_DATA SHOWN_.

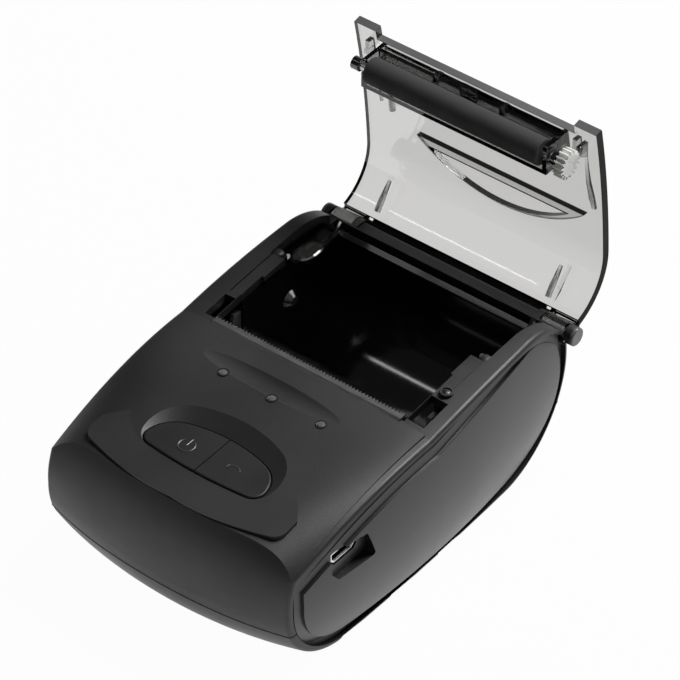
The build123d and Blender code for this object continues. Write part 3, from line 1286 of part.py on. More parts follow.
def retaining_clip():
    """The open ring that keeps the roller from sliding sideways."""
    x0 = HOLDER_HALF + HOLDER_GAP / 2
    ring = rod_x(x0, x0 + CLIP_THICK, ROLLER_Y, ROLLER_Z, BUSH_RADIUS + HOLDER_GAP)
    ring -= rod_x(x0, x0 + CLIP_THICK, ROLLER_Y, ROLLER_Z, SHAFT_RADIUS)
    return ring - block(x0, x0 + CLIP_THICK, ROLLER_Y - 2 * BUSH_RADIUS, ROLLER_Y,
                        ROLLER_Z - HOLDER_GAP, ROLLER_Z + HOLDER_GAP)


def main():
    os.makedirs("parts", exist_ok=True)
    skin = casing_skin()
    write("top_shell", top_shell(skin))
    write("bottom_shell", bottom_shell(skin))
    panel = side_panel()
    write("side_panel_left", mirror(panel, about=Plane.YZ))
    write("side_panel_right", panel - port_outline(port_floor(), SIDE_CROWN_X + WALL, 0)
          - socket_body(PANEL_GAP, INNER_HALF - WALL, SIDE_CROWN_X + WALL))
    write("tear_bar", tear_bar())
    strip = latch_strip()
    write("latch_strip_left", mirror(strip, about=Plane.YZ))
    write("latch_strip_right", strip)
    write("paper_cradle", paper_cradle())
    write("roll_supports", roll_supports())
    write("battery_door", battery_door())
    write("battery_pack", battery_pack())
    write("contact_block", contact_block())
    write("battery_contacts", battery_contacts())
    write("main_board", main_board())
    write("usb_socket", usb_socket())
    write("switch_housings", switch_housings())
    write("status_leds", status_leds())
    write("light_pipes", light_pipes())
    write("radio_module", radio_module())
    write("buzzer", buzzer())
    write("power_button", button(-1))
    write("power_plunger", switch_plunger(-BUTTON_STEM_X))
    write("feed_button", button(1))
    write("feed_plunger", switch_plunger(BUTTON_STEM_X))
    write("print_frame", print_frame())
    write("print_head", print_head())
    write("head_heatsink", head_heatsink())
    write("head_springs", head_springs())
    write("head_cable", head_cable())
    write("paper_sensor", paper_sensor())
    write("stepper_motor", stepper_motor())
    write("motor_shaft", motor_shaft())
    write("motor_pinion", motor_pinion())
    write("reduction_gear", reduction_gear())
    write("drive_gear", drive_gear())
    write("gear_axles", gear_axles())
    pin = hinge_pin()
    write("hinge_pin_left", mirror(pin, about=Plane.YZ))
    write("hinge_pin_right", pin)
    write("cover_shell", cover_shell())
    write("roller_holder", roller_holder())
    write("platen_shaft", platen_shaft())
    write("platen_rubber", platen_rubber())
    write("platen_gear", platen_gear())
    write("bush_left", bush(-1))
    write("bush_right", bush(1))
    write("retaining_clip", retaining_clip())
    write("case_screws", case_screws())
    write("board_screws", board_screws())
    write("mechanism_screws", mechanism_screws())


main()
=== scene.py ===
import json
import math

import bmesh
import bpy
from mathutils import Matrix, Vector

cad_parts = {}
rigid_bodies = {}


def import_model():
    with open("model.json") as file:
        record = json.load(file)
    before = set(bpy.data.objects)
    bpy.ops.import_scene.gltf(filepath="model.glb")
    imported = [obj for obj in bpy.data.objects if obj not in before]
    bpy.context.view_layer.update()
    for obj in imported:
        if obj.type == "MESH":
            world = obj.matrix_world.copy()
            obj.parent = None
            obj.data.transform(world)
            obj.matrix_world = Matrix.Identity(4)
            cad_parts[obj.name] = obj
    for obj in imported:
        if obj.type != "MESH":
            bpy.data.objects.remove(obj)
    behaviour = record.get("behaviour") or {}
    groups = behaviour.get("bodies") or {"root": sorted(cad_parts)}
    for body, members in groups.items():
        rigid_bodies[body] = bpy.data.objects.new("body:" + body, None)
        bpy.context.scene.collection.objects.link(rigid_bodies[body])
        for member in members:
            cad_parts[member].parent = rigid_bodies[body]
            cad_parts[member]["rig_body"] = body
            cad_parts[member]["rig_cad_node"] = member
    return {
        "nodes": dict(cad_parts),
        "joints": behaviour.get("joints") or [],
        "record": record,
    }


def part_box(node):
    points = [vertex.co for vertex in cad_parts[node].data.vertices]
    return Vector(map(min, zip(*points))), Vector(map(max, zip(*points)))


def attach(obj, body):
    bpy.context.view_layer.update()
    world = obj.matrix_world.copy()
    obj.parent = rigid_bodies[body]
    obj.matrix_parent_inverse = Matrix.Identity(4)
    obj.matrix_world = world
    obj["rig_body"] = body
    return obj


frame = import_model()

bl_info = {
    "name": "Pocket printer dressing",
    "version": (1, 0, 0),
    "blender": (4, 5, 0),
    "location": "3D View > Sidebar > Printer",
    "description": "Finishes, small trim, lights and camera for a pocket receipt printer",
    "category": "Object",
}

MM = 0.001
X, Y, Z = Vector((1, 0, 0)), Vector((0, 1, 0)), Vector((0, 0, 1))
SIDES = (("left", -1), ("right", 1))

SLOTS = {part["node"]: part["material_slot"] for part in frame["record"]["subparts"]}
JOINTS = {joint["name"]: joint for joint in frame["joints"]}
HINGE = Vector(JOINTS["cover_hinge"]["pos_m"])
ROLLER = Vector(JOINTS["platen_spin"]["pos_m"])

# Pieces whose finish differs from the one that their slot is named after.
OWN_FINISH = {
    "roller_holder": "smoke_trough",
    "tear_bar": "tear_steel",
    # The latch strips get a grey lighter than the casing as painted light; the print head has the same
    # grey as its own colour.
    "latch_strip_left": "strip_painted_light_head_grey",
    "latch_strip_right": "strip_painted_light_head_grey",
    "head_heatsink": "black_metal",
    "print_head": "strip_painted_light_head_grey",
}

# Places on the casing, in millimetres.
POWER_MARK = (-6.9, -35.6)
FEED_MARK = (7.0, -36.2)
PIPE_FOOT = 1.75
RAIL_SCREW = (31.9, 14.0, 42.35)
BOWL_CENTRE = (42.2, 47.0)
BOWL_RADIUS = 13.0
BOWL_LIP = 29.9
BOWL_STOP = (31.8, 29.6, 41.6)

# Places on the open cover, in millimetres. The guard's free edge runs from its top down, and
# the fins' stations are (y, z) on the cover and (y, z) at the free edge, from the foot up.
BEARING = 28.0
BARREL = 2.5
FOOT = 4.8
GRIP_LOW, GRIP_HIGH, GRIP_BACK, GRIP_MIDDLE, GRIP_HALF = 47.5, 59.0, 72.7, 4.4, 26.0
GUARD = ((33.0, 62.8, 86.0), (32.8, 63.2, 84.0), (32.6, 64.4, 82.2), (32.4, 67.4, 80.4),
         (32.5, 67.7, 76.5), (32.9, 67.8, 72.0), (33.7, 68.0, 67.5), (34.2, 68.8, 64.0))
FIN = 26.5
FIN_STATIONS = (((62.9, 35.9), (61.5, 37.2)), ((65.2, 39.0), (63.4, 39.9)),
                ((67.6, 43.2), (67.3, 43.4)))
LINER_MIDDLE = 6.0
PEG_DEPTH = 68.0
PEGS = {"short_peg": (-29.8, 0.5, 66.9, 71.0), "long_peg": (-26.4, 0.85, 65.4, 72.6)}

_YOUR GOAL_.
Reproduce, please, the lines of the material from its first line down to the line containing "ROLLER_Z - HOLDER_GAP, ROLLER_Z", keeping both ends and nothing beyond them.

_REPLY TO THE EXERCISE_.
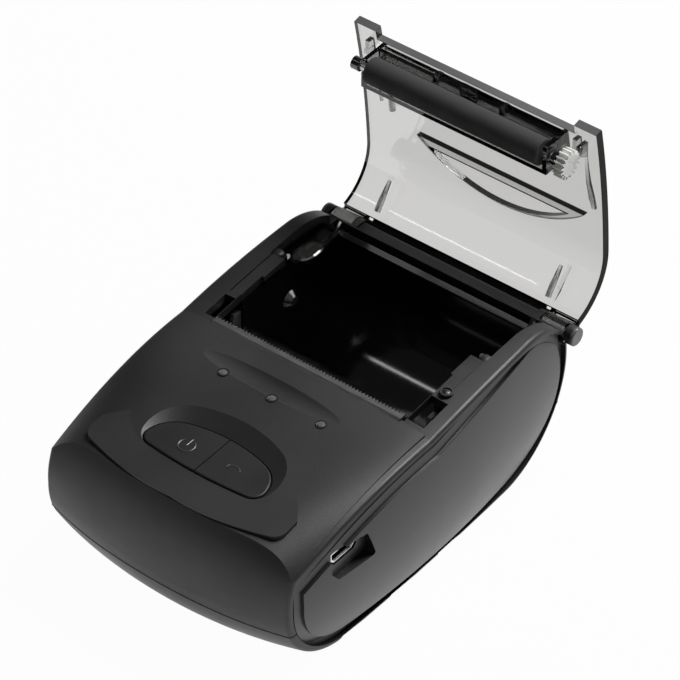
The build123d and Blender code for this object continues. Write part 3, from line 1286 of part.py on. More parts follow.
def retaining_clip():
    """The open ring that keeps the roller from sliding sideways."""
    x0 = HOLDER_HALF + HOLDER_GAP / 2
    ring = rod_x(x0, x0 + CLIP_THICK, ROLLER_Y, ROLLER_Z, BUSH_RADIUS + HOLDER_GAP)
    ring -= rod_x(x0, x0 + CLIP_THICK, ROLLER_Y, ROLLER_Z, SHAFT_RADIUS)
    return ring - block(x0, x0 + CLIP_THICK, ROLLER_Y - 2 * BUSH_RADIUS, ROLLER_Y,
                        ROLLER_Z - HOLDER_GAP, ROLLER_Z + HOLDER_GAP)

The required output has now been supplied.